Take a carrot out of the bag from the store, stick it in the soil.  That is how much space one seed needs. (Please, still eat that carrot). So, next time you plant, you might want to take one tiny little incy wincy teeny weeny yellow polka dot bikini carrot seed and put it 3 inches away from the other seed.  And then in a furry of frustration dump the whole pack 3 inches away.

3) Yep, you just plant a potato: It’s so simple that I took a photo of planting a potato to grow about 20 more. It’s magical.


4) Plant melons and squash into fabric/plastic:  This one I sometimes forget to mention/do, so my apologies if your squash and melons are standing out there in the soil with cold feet – they will be ok and you can still do this.  To keep the roots of melons, squash, and maybe even cucumbers cozy and warm in the soil, I plant them into either landscape fabric or *gasp* plastic.  This gives better odds at more fruits production and ripening. I happen to have leftover greenhouse plastic so it’s kind of handy. If I was a master gardener, I would then cover the plastic or landscape fabric or tarp with a pretty mulch (Like my friend Ben Cesario at Fiddlehead Nursery) .  But then I wouldn’t get to see the bindweed under the plastic strangle and starve my squash plants.

I put the plastic down first, then cut a whole in it to plant into the soil below.  Then I weight down the edges with random refuse that I keep for just that purpose. If you’re aspiring to master gardener you have to start collecting random refuse somewhere.

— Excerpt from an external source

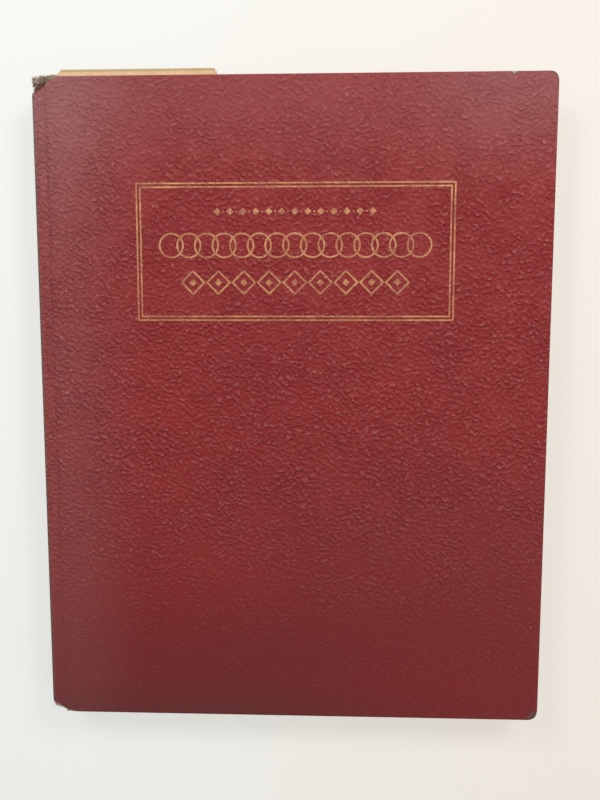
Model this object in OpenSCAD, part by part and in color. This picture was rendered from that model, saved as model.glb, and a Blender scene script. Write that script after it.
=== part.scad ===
// Case-bound stamp album, closed and lying on its back cover.
// X runs from the spine to the fore-edge, Y from the tail to the head, Z from the back cover to the front.
// The origin is the middle of the footprint, on the outer face of the back cover.
// Inside the modules, X is counted from the spine's outer face and Y from the tail edge of the covers.

/* [Leaves] */
// Width of a leaf, from its bound edge to the fore-edge
leaf_w = 215.9; // [160:0.1:240]
// Height of a leaf
leaf_h = 279.4; // [220:0.1:320]
// Thickness of one leaf
leaf_t = 0.14; // [0.1:0.01:0.2]
// Number of leaves in one section
leaves_per_section = 8; // [6:1:12]
// Width of the bound edge that the stitching grips
margin_w = 4.6; // [3.6:0.1:8]
// Thickness of a guard strip, which also spaces the leaves
guard_t = 0.25; // [0.2:0.05:0.5]
// Gap from the gripped margin to a leaf that turns
bend_gap = 0.3; // [0.2:0.05:0.6]

/* [Covers] */
// Thickness of a cover board
board_t = 2.4; // [1.6:0.1:3.2]
// Thickness of the leatherette covering
cloth_t = 0.4; // [0.3:0.05:0.6]
// Thickness of an endpaper pasted to a board
paper_t = 0.15; // [0.1:0.01:0.25]
// Overhang of the cover past the leaves at the fore-edge
fore_edge_square = 5.5; // [3:0.1:8]
// Overhang of the cover past the leaves at head and tail
head_tail_square = 3.3; // [2:0.1:6]
// Width of the covering turned in round the board's edges
turn_in = 15; // [8:1:25]
// Radius of the cover's fore-edge corners
corner_r = 3.5; // [1.5:0.1:8]
// Radius of the cover's edges
edge_r = 0.8; // [0.4:0.1:1.2]
// Gap between a cover and the leaves
cover_gap = 0.3; // [0.2:0.05:1]
// Margin left bare round a pasted-down endpaper
pastedown_margin = 3; // [1.5:0.5:5]
// Width of the mull tab glued under an endpaper
mull_tab_w = 25; // [12:1:40]

/* [Spine and joints] */
// Thickness of the card that stiffens the spine
spine_card_t = 1; // [0.6:0.1:2]
// Radius of the spine's long edges
spine_r = 1; // [0.4:0.1:1.3]
// Depth to which the covering laps over the spine card's long edges
spine_lap = 0.6; // [0.5:0.1:1]
// Hollow between the spine and the back of the leaves
hollow_gap = 0.3; // [0.2:0.05:1]
// Thickness of the paper lining on the back of the leaves
lining_t = 0.25; // [0.1:0.05:0.5]
// Thickness of the mull on the back of the leaves
mull_t = 0.25; // [0.1:0.05:0.5]
// Distance by which the spine lining and mull stop short of head and tail
mull_inset = 10; // [4:1:30]
// Width of the pressed joint between the spine and a board
joint_w = 4.5; // [4:0.1:8]
// Depth of the pressed joint
joint_d = 0.6; // [0.3:0.1:1]
// Clearance of a turning board round the spine's corner
swing_gap = 0.4; // [0.2:0.05:0.6]

/* [Stitching] */
// Number of wire staples through the bound edge
staple_count = 3; // [2:1:5]
// Diameter of the staple wire
wire_d = 0.8; // [0.5:0.1:1]
// Length of a staple's crown
crown_l = 14; // [8:1:24]
// Length of a clinched staple end
clinch_l = 4; // [2:0.5:5]
// Distance from the end staples to the head and tail of the leaves
staple_inset = 45; // [20:1:70]
// Radial clearance of a staple leg in its hole
wire_fit = 0.05; // [0.02:0.01:0.1]

/* [Gold frame and ornament] */
// Width of the outer rule frame
frame_w = 137.2; // [100:0.1:150]
// Height of the outer rule frame
frame_h = 58.6; // [52:0.1:90]
// Distance from the spine's outer face to the frame's centre
frame_x = 113.1; // [100:0.1:130]
// Distance from the cover's head edge to the frame's centre
frame_drop = 74.6; // [45:0.1:150]
// Width of a rule
rule_w = 0.7; // [0.3:0.1:1.2]
// Distance from the outer rule to the inner rule, centre to centre
rule_pitch = 1.6; // [1.4:0.1:3]
// Thickness of the gold foil
foil_t = 0.05; // [0.03:0.01:0.1]
// Width of a line in the ornament
line_w = 0.8; // [0.4:0.1:1.2]
// Height of the two large ornament rows
row_h = 11; // [8:0.1:12]
// Number of rings in the upper large row
ring_count = 15; // [5:1:18]
// Length of the upper large row
ring_row_w = 118.4; // [60:0.1:128]
// Number of lozenges in the lower large row
lozenge_count = 9; // [3:1:11]
// Length of the lower large row
lozenge_row_w = 99.8; // [40:0.1:128]
// Height of a lozenge in the small row
bead_h = 3.2; // [2:0.1:5]
// Number of lozenges in the small row
bead_count = 13; // [3:1:15]
// Length of the small row
bead_row_w = 70.5; // [30:0.1:128]
// Height of the small row above the frame's centre
bead_row_y = 17.3; // [14:0.1:40]
// Height of the upper large row above the frame's centre
ring_row_y = 2.9; // [1:0.1:20]
// Depth of the lower large row below the frame's centre
lozenge_row_y = 13; // [11:0.1:30]

/* [Tucked-in envelope] */
// Width of the envelope
envelope_w = 71; // [50:1:100]
// Length of the envelope
envelope_l = 133; // [90:1:180]
// Thickness of the envelope without its flap
envelope_body_t = 0.45; // [0.3:0.05:0.8]
// Thickness of the envelope's flap
envelope_flap_t = 0.15; // [0.1:0.05:0.3]
// Length of the flap
flap_l = 22; // [12:1:40]
// Radius of the flap's corners
flap_r = 9; // [4:1:15]
// Radius of the envelope's own corners
envelope_r = 1; // [0.5:0.1:3]
// Distance from the spine's outer face to the envelope
envelope_x = 8.4; // [8.4:0.1:40]
// Length of envelope that stands proud of the cover's head edge
envelope_proud = 5.2; // [2:0.1:10]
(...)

5) Seeds Must Stay Moist – For a seed to germinate it must swell with water and then burst (like when your toddler squishes blueberries and your eco-laundry detergent does nothing but mix the blueberry colour into the whole load).  If you don’t give it enough water, it won’t burst and sprout like magic.  And you want to see the magic don’t you??  Then water.  2x daily if you can. Especially those tricky carrots seeds – which I cover with plywood to shade them from the drying sun and peak on them daily to see if they are sprouting.  I also water under the plywood.  That’s a good trick.  You should write that one down.  That’s Master Gardener material there.


Image of a bean seed bursting out of the soil (a slow-mo burst over the course of 24 hours or so).